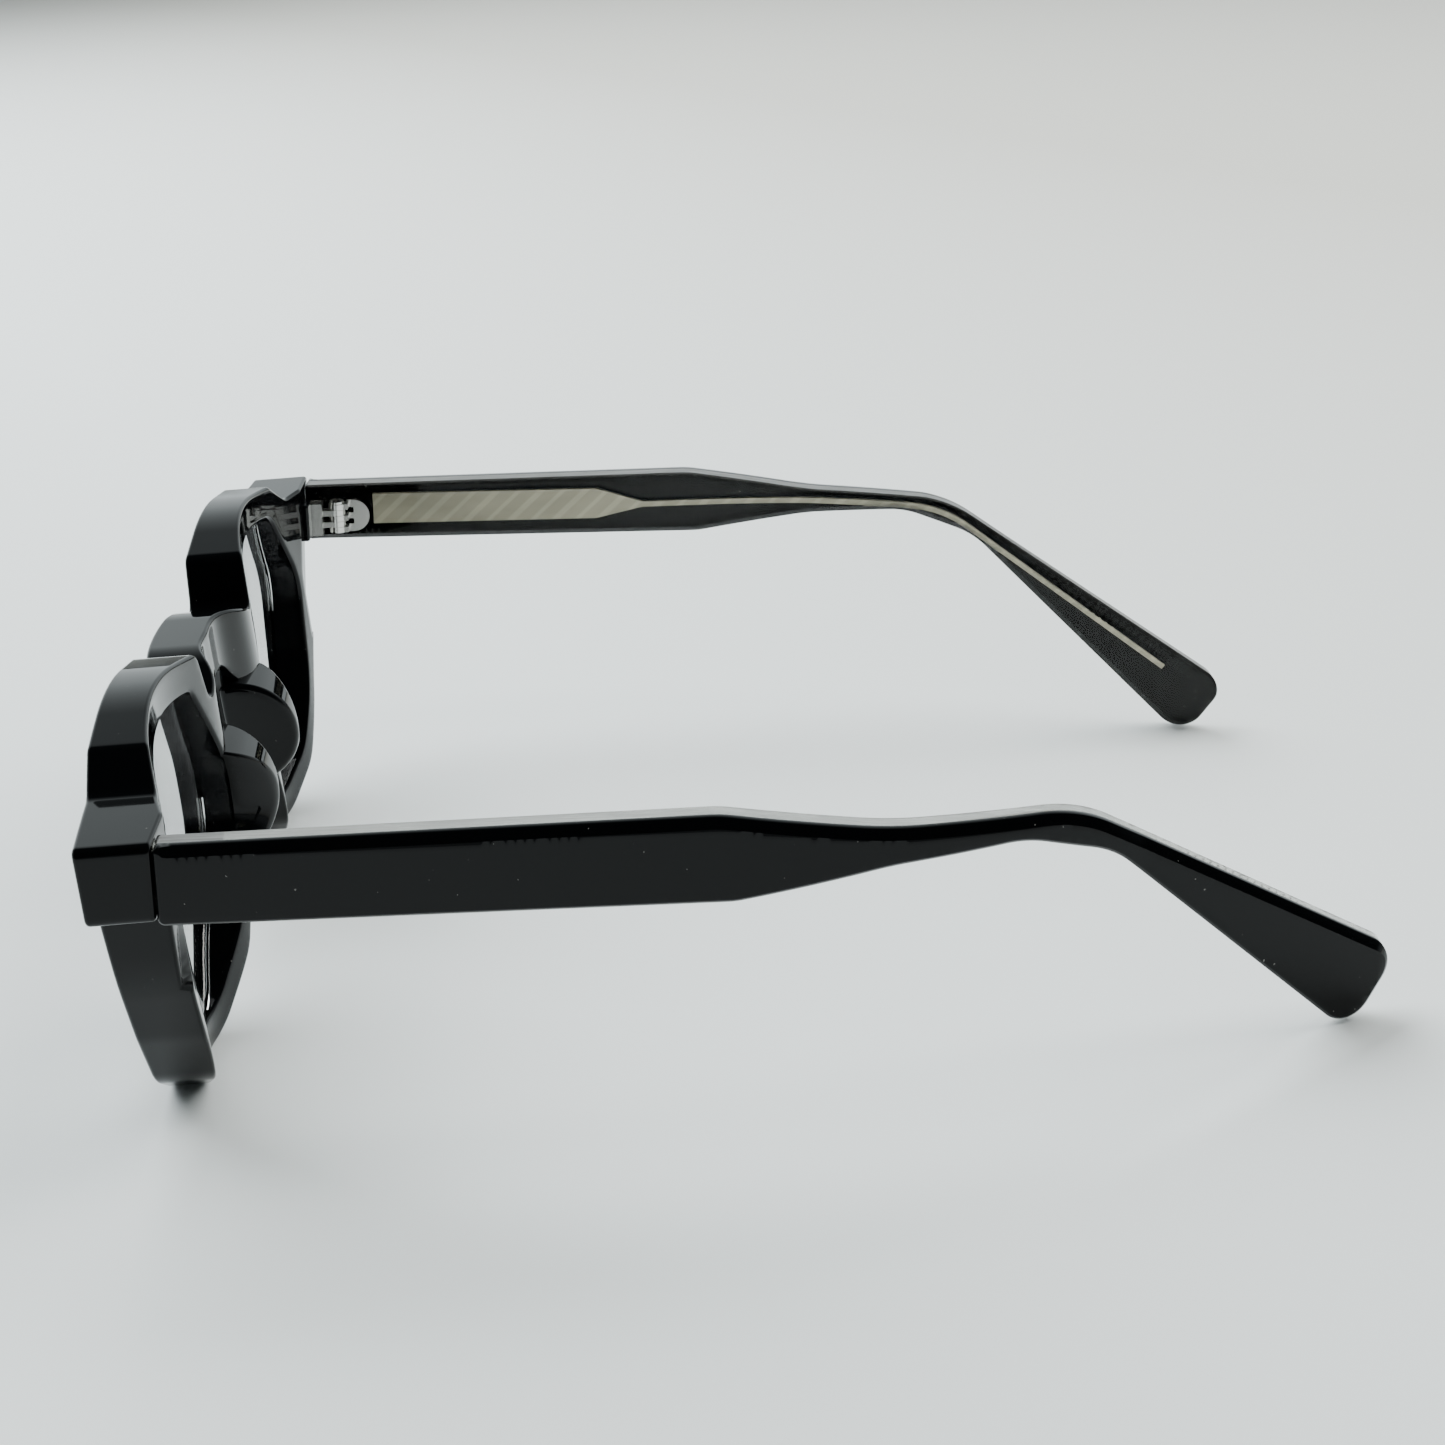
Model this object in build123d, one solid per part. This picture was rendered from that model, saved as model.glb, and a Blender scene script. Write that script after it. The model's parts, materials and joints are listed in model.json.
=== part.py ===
from build123d import *
import os
from math import atan2, cos, degrees, radians, sin, tan

# Eyeglasses with a thick acetate front, laminated temples and five-barrel hinges, in millimetres.
# +X is the wearer's left, +Y runs back towards the ears, +Z is up. Z = 0 is the surface that the
# open glasses stand on: the bottoms of the rims and the lowest points of the temple tips.

# Driving dimensions of the whole frame.
HALF_WIDTH = 72.5        # centre to the flat outer side of an end piece
END_TOP = 42.8           # height of the end pieces' top faces
TEMPLE_SLOPE = 3.65      # degrees that the open temples fall towards the ears
FRONT_LEAN = 1.5         # degrees that the front leans back at its foot
JOINT_Y = 8.0            # the flat joint between end piece and temple, on the temple's own axis
JOINT_GAP = 0.12

# Outline of the front, seen from the front: corners (x, z, radius) from the bridge round to the nose.
FRONT_CORNERS = (
    (8.5, 42.2, 20),       # bridge top
    (18.3, 39.1, 1.2),     # foot of the nasal step
    (20.3, 45.9, 1.5),     # nasal end of the brow
    (36.5, 48.7, 55),
    (52.6, 46.6, 2.0),     # temporal end of the brow
    (58.2, 43.0, 3.5),     # foot of the temporal step
    (HALF_WIDTH, END_TOP, 0.5),
    (HALF_WIDTH, END_TOP - 8.7, 0.9),
    (65.3, END_TOP - 8.9, 0.6),
    (61.7, 22.8, 40),      # temporal side
    (56.3, 13.0, 20),
    (50.6, 4.8, 9),
    (42.6, 0.0, 10),       # flat foot
    (28.8, 0.0, 8),
    (20.3, 7.2, 9),
    (12.9, 19.7, 25),      # nasal side
    (9.8, 30.8, 6),
    (5.6, 35.6, 4.5),      # underside of the bridge
)
OPENING_CORNERS = (
    (24.0, 42.4, 3.0),
    (37.0, 44.5, 70),
    (51.0, 42.5, 4.5),
    (58.5, 31.0, 9),
    (55.2, 16.4, 20),
    (48.4, 7.4, 9),
    (41.2, 3.9, 9),
    (29.6, 4.0, 8),
    (21.2, 11.6, 9),
    (15.6, 23.2, 10),
    (16.4, 30.5, 12),
    (20.9, 37.6, 5),
)

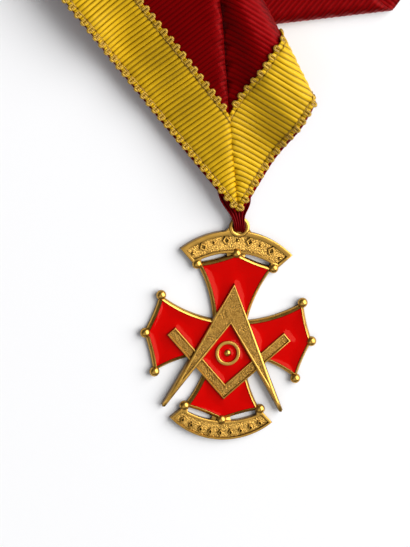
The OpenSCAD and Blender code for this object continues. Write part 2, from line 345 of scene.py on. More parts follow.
@dataclass(frozen=True)
class Finish:
    """A named finish, which makes its material once."""

    name: str

    def material(self) -> bpy.types.Material:
        """Makes the material at the first call and finds it again at the next.

        Returns:
            The material.
        """
        found = bpy.data.materials.get(self.name)
        if found is None:
            found = bpy.data.materials.new(self.name)
            found.use_nodes = True
            found.node_tree.nodes.clear()
            shader = self.shader(found.node_tree)
            add_node(found.node_tree, "ShaderNodeOutputMaterial", {"Surface": shader})
        return found

    def shader(self, tree: bpy.types.NodeTree) -> bpy.types.NodeSocket:
        """Builds the nodes and returns the surface's socket."""
        raise NotImplementedError


class GiltSurface(Enum):
    """How the casting's surface was left."""

    POLISHED = "polished"
    STIPPLED = "stippled"


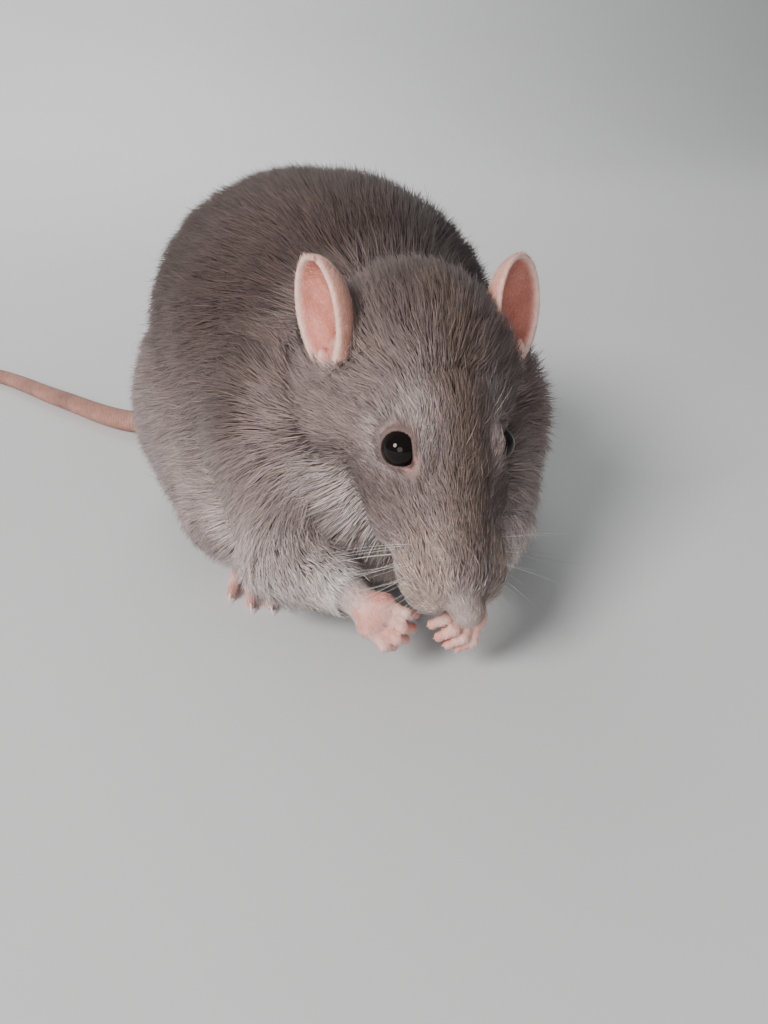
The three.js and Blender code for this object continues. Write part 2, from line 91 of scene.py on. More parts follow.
def ell(x, y, z, c, r):
    ax, ay, az = (x - F(c[0])) / F(r[0]), (y - F(c[1])) / F(r[1]), (z - F(c[2])) / F(r[2])
    k0 = np.sqrt(ax * ax + ay * ay + az * az)
    bx, by, bz = ax / F(r[0]), ay / F(r[1]), az / F(r[2])
    return k0 * (k0 - 1) / (np.sqrt(bx * bx + by * by + bz * bz) + F(1e-6))


def cone(x, y, z, a, b, ra, rb):
    bx, by, bz = (F(b[i] - a[i]) for i in range(3))
    px, py, pz = x - F(a[0]), y - F(a[1]), z - F(a[2])
    t = np.clip((px * bx + py * by + pz * bz) / (bx * bx + by * by + bz * bz), 0, 1)
    return np.sqrt((px - t * bx) ** 2 + (py - t * by) ** 2 + (pz - t * bz) ** 2) - (F(ra) + F(rb - ra) * t)


def along(x, y, z, a, b):
    b, a = np.asarray(b, float), np.asarray(a, float)
    d = b - a
    return np.clip(((x - F(a[0])) * F(d[0]) + (y - F(a[1])) * F(d[1]) + (z - F(a[2])) * F(d[2])) / F(d @ d), 0, 1)


def srgb(r, g, b):
    return np.array([((c / 255 + 0.055) / 1.055) ** 2.4 if c > 10 else c / 255 / 12.92 for c in (r, g, b)])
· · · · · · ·
* **PROBLEM REQUIREMENTS**: Only the lines from the one containing "The three.js and" through the one containing "return k0 *" are to be retyped, both boundary lines included, with no other material.

* **WRITTEN SOLUTION**:
The three.js and Blender code for this object continues. Write part 2, from line 91 of scene.py on. More parts follow.
def ell(x, y, z, c, r):
    ax, ay, az = (x - F(c[0])) / F(r[0]), (y - F(c[1])) / F(r[1]), (z - F(c[2])) / F(r[2])
    k0 = np.sqrt(ax * ax + ay * ay + az * az)
    bx, by, bz = ax / F(r[0]), ay / F(r[1]), az / F(r[2])
    return k0 * (k0 - 1) / (np.sqrt(bx * bx + by * by + bz * bz) + F(1e-6))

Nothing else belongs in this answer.